I was told the curses and swears of the perpetrators could be heard for miles around when they realised the owner of the gate had got one over on them.

Others lay in ditches and 'sheughs' by the roadside whilst waiting for an unsuspecting victim to cycle into the strings they had tied across the road. The victims often lost their cap in the entanglement. This could often spiral into a tit-for-tat.

It was suspected that the straying cattle on the road the next morning belonging to the perpetrator's father was unrelated to some supernatural phenomena and in fact had been the work of the victim from the previous night's antics !

Of course if the Constabulary caught you in those days they might just have been tempted to enforce one of the statutes under the Town Improvement (Ireland) Act dated 1854 which stated it was an offence for any person to "wilfully and wantonly disturb any inhabitant, by pulling or ringing any doorbell, or knocking at any door or to wilfully and unlawfully extinguish the light of any lamp". That carried a 40 shilling fine according to an 1895 Royal Irish Constabulary handbook.

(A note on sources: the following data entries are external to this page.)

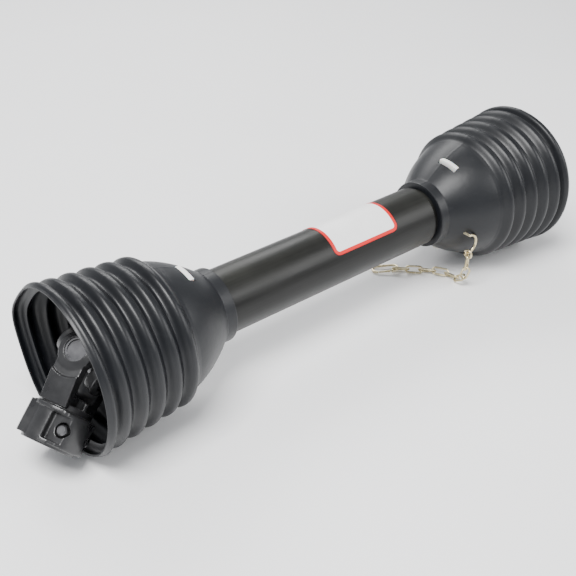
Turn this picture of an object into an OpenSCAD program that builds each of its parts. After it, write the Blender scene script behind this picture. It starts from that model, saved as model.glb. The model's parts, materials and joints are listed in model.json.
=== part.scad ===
// Power take-off drive shaft: two universal joints on telescoping profile tubes,
// inside a telescoping plastic guard with a ribbed cone at each end.
// X runs along the shaft from the near end to the far end, Z is up, and the
// origin is on the shaft's axis, halfway between the mouths of the two cones.

/* [Guard] */
// Length from one cone's mouth to the other with the shaft pushed together
guard_length = 672; // [640:1:760]
// Outer diameter of a cone at its rim
rim_d = 180; // [176:1:190]
// Outer diameter of the outer guard tube
guard_tube_d = 72; // [70:0.5:76]
// Number of ribs behind the rim of each cone
rib_count = 5; // [3:1:5]
// Wall thickness of the cones
cone_wall = 2.6; // [2:0.1:3.2]

/* [Universal joints] */
// Length of a cross over its bearing cups
cross_span = 61.3; // [60:0.1:62]
// Diameter of a bearing cup
cup_d = 23.8; // [23:0.1:24.5]
// Distance of a joint's centre inside the mouth of its cone
joint_depth = 34; // [34:1:45]
// Angle of the forks about the shaft's axis
fork_phase = -160; // [-180:1:180]
// Bend of the near joint at rest
near_bend = 42; // [0:1:42]
// Bend of the far joint at rest
far_bend = 42; // [0:1:42]

/* [End yokes] */
// Distance from a joint's centre to the end face of its end yoke
yoke_reach = 92; // [86:1:100]
// Major diameter of the six-spline bore
spline_major_d = 35; // [34.9:0.05:35.2]
// Minor diameter of the six-spline bore
spline_minor_d = 30; // [29.8:0.05:30.2]
// Angle of the push pin's collar about the yoke's axis
collar_phase = 176; // [-180:1:180]

/* [Profile tubes] */
// Overlap of the two profile tubes with the shaft pushed together
tube_overlap = 300; // [200:5:320]

/* [Hidden] */
$fn = 72;

eps = 0.01;
fit_gap = 0.05;      // radial play of a running fit

// Cone, measured from its mouth along the shaft
mouth_r = rim_d / 2 - 6;
first_rib = 22;
rib_pitch = 20;
rib_depth = 7;
rib_taper = 10;                                   // fall of the crest radius over the ribs
rib_end = first_rib + rib_pitch * (rib_count - 1) + rib_pitch / 2;
dome_start_r = 72;
neck_r = 41;
neck_start = 170;
neck_end = 183;
dome_bulge = 4;

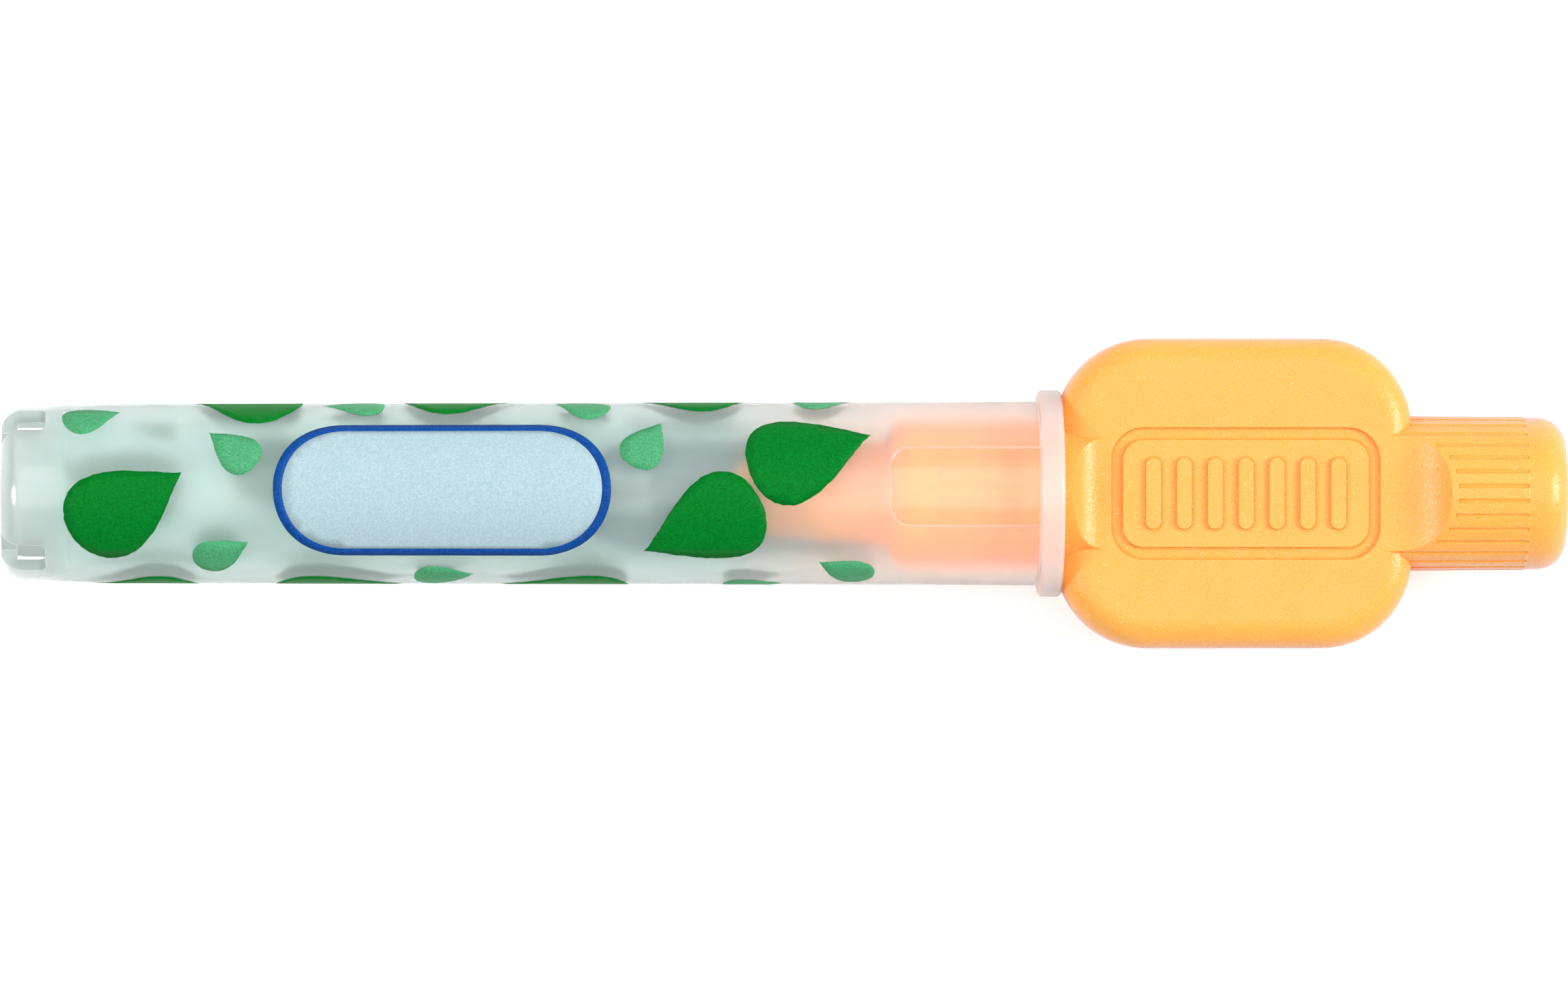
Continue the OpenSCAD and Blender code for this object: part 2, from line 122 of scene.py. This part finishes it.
table_glow = 0.46
fibre_width = 1.5 * MM
table_paint, tree, surface = new_material("matt_white_paper")
place = add_node(tree, "TexCoord").outputs["Object"]
fibre = add_node(tree, "TexNoise", {"Scale": 1 / fibre_width, "Detail": 3}, {"Vector": place})
tone = add_node(tree, "Mix", {"data_type": "RGBA", 6: linear("#DEDEDE"), 7: linear("#E6E6E6")}, {
    0: fibre.outputs["Fac"]})
matt = add_node(tree, "BsdfDiffuse", {}, {"Color": tone.outputs[2]})
glow_strength = add_node(tree, "Math", {"operation": "MULTIPLY", 1: table_glow}, {
    0: backdrop_rays(tree)})
glow = add_node(tree, "Emission", {"Color": linear("#FFFFFF")}, {
    "Strength": glow_strength.outputs[0]})
paper = add_node(tree, "AddShader", {}, {0: matt.outputs[0], 1: glow.outputs[0]})
tree.links.new(paper.outputs[0], surface)

table_half = 4.0
table_mesh = bpy.data.meshes.new("table")
table_mesh.from_pydata([(-table_half, -table_half, 0), (table_half, -table_half, 0),
                        (table_half, table_half, 0), (-table_half, table_half, 0)],
                       [], [(0, 1, 2, 3)])
table_mesh.materials.append(table_paint)
table = bpy.data.objects.new("table", table_mesh)
bpy.context.scene.collection.objects.link(table)

# Each softbox: place and size in metres, and power in watts
softboxes = {
    "overhead_softbox": ((0.0, 0.18, 1.15), (1.2, 1.2), 5.6),
    "cap_softbox": ((-0.80, -0.04, 0.74), (0.28, 0.26), 5.0),
    "handle_softbox": ((0.95, 0.08, 0.50), (0.30, 0.38), 9.2),
}
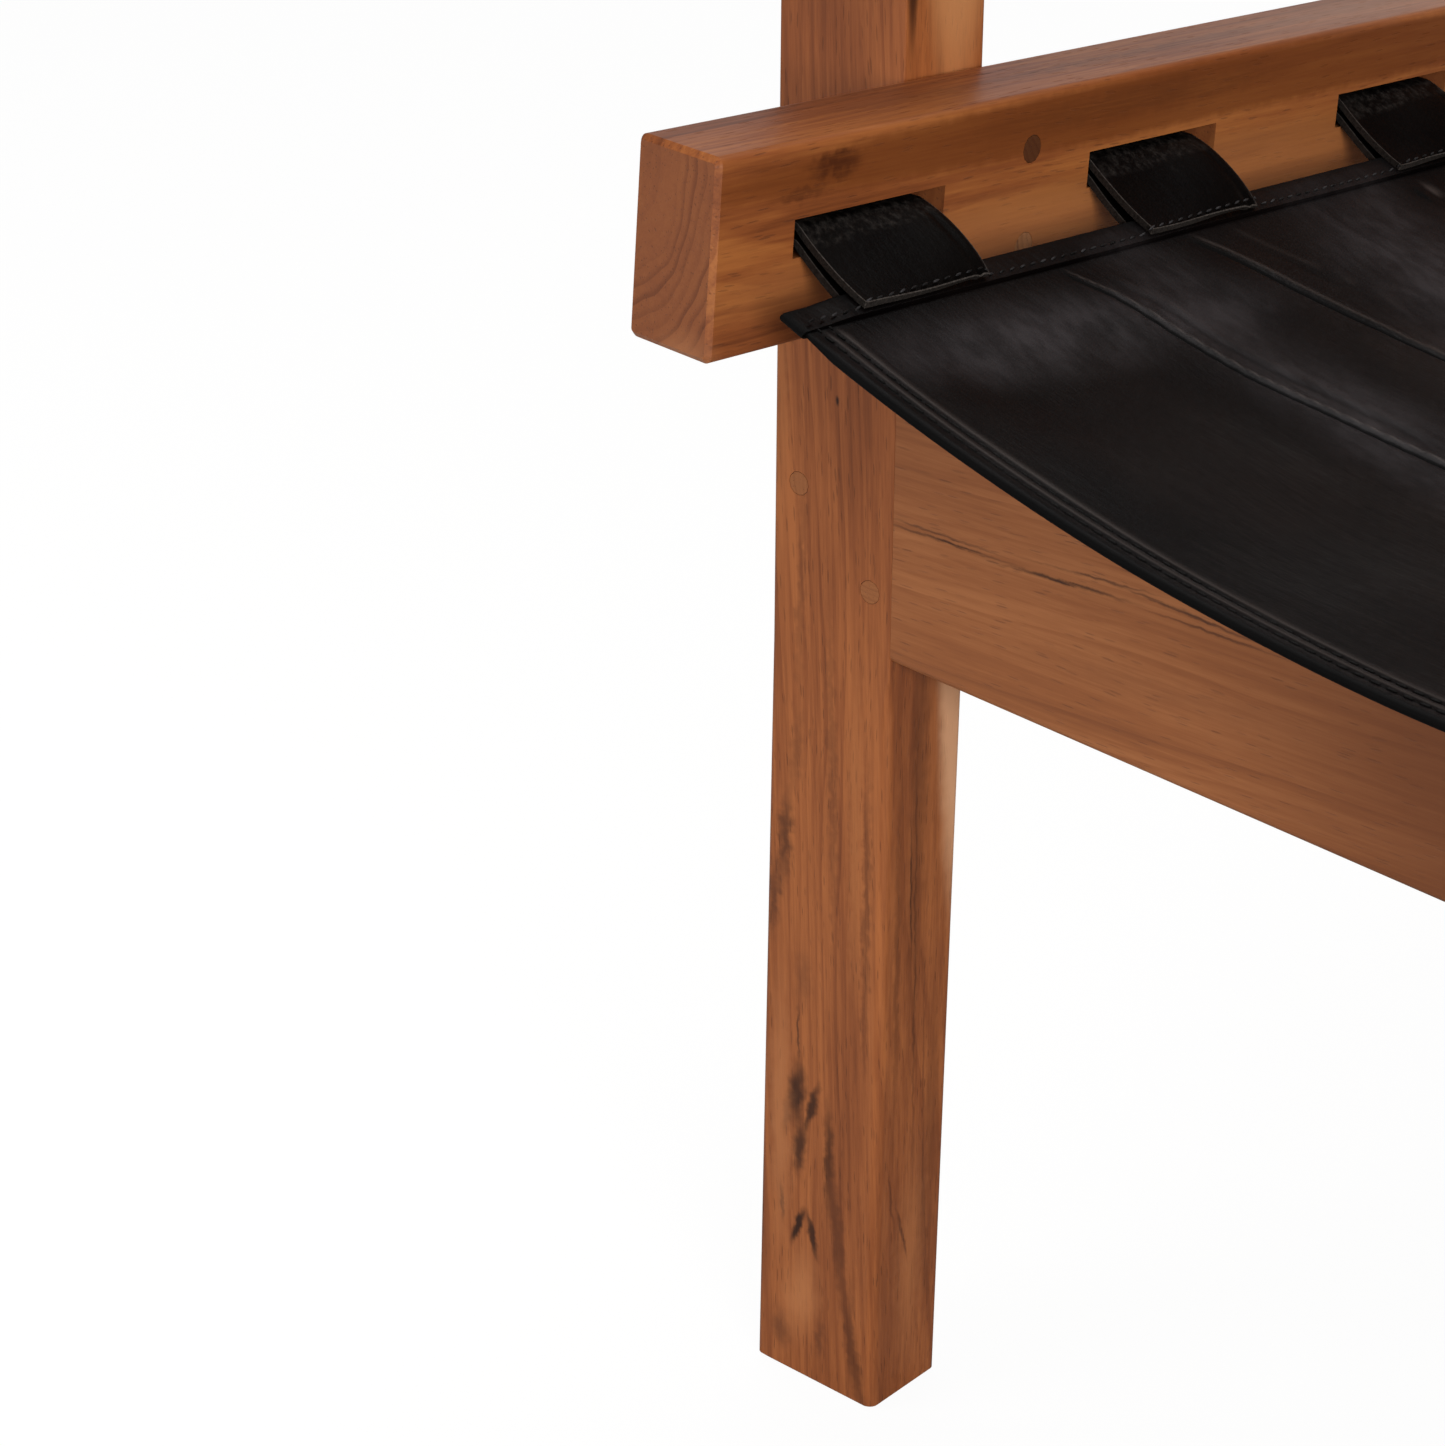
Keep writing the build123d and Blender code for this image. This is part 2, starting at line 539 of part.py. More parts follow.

But of course Halloween would never have been complete without mother's potato apple dumpling. The potatoes had to be boiled, mashed and mixed with flour. The mixture was shaped into a basin shape and apples and sugar were added. It was then folder over and put inside a cloth which was subsequently put into a pot of boiling water. It was later lifted out and left to cool before removing the cloth. The top of the pie was opened up. Perhaps a knob of butter was added, sugar and honey. The preferences and cooking methodology varied from house to house. You might have been lucky to find a ring, coin, button or 'thruppenny' bit hidden in its depths.

In times gone by at Halloween or All Souls bonfires were lit to ward the evil forces and masks protected your true identity from any prying witch or warlock. It was also a time for marriage divination in some households. No matter what it represented Halloween was, and still remains a fun-filled time for all the family.